An ideological gap this wide, drawn along the lines of gender, does not portend long-term national stability. Marriage is declining in the U.S. in part, at least anecdotally, because women, who can now ably provide for themselves, are refusing to pair up with misogynistic men who bring little to the table. This dynamic could leave a lot more single men out there—members of a cohort who are more likely than their female counterparts to be unemployed, financially vulnerable, isolated, and lonely, which in turn can fuel anger and even violence. As young women grow more liberal and young men move right, heterosexual marriage may very well continue to decline, perhaps snowballing political, social, and economic divides.

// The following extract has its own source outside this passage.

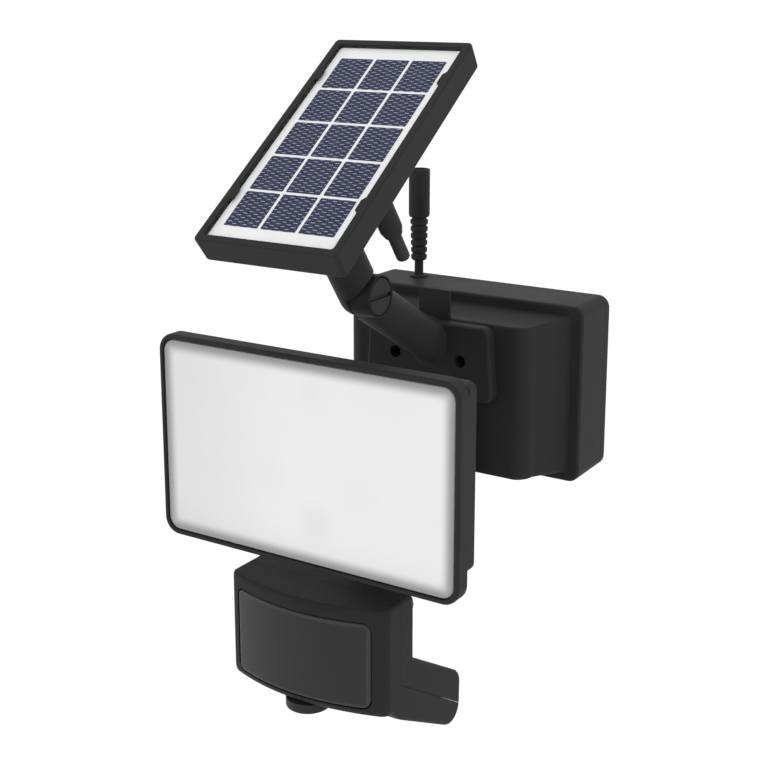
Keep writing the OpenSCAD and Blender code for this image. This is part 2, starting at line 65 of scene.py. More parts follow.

Conservative commentators see these same trends and a similarly dire future, but many often overtly or implicitly suggest that this is at least somewhat the fault of women for being too selfish or picky. They encourage women to get over ideological divides, to focus on marriage over career, and to marry before procreating—and judge women who wind up attached to troubled or useless men. They generally oppose the feminist social policies and cultural goals that feminists argue benefit men and women alike. In other words, the current gender divide isn’t lost on Republicans, but they’d rather enable deeply dysfunctional male behavior, then blame the women for declining marriage rates than work to bridge the divide (which, to be clear, would mean pressing men to be better and creating the conditions for both sexes to thrive). America’s conservative party keeps pushing the kind of machismo politics that hurt men in the long run and leave the nation more imperiled—and it blames women for not fixing the men the GOP helped to break.

In the short term, the Trumpian right’s rejection of America’s independent daughters in favor of a rhetorical embrace of the country’s disaffected sons may hurt primarily the Republican Party. And it should. But longer term, this growing gender chasm could leave all of us in a less secure, less stable, and less connected nation.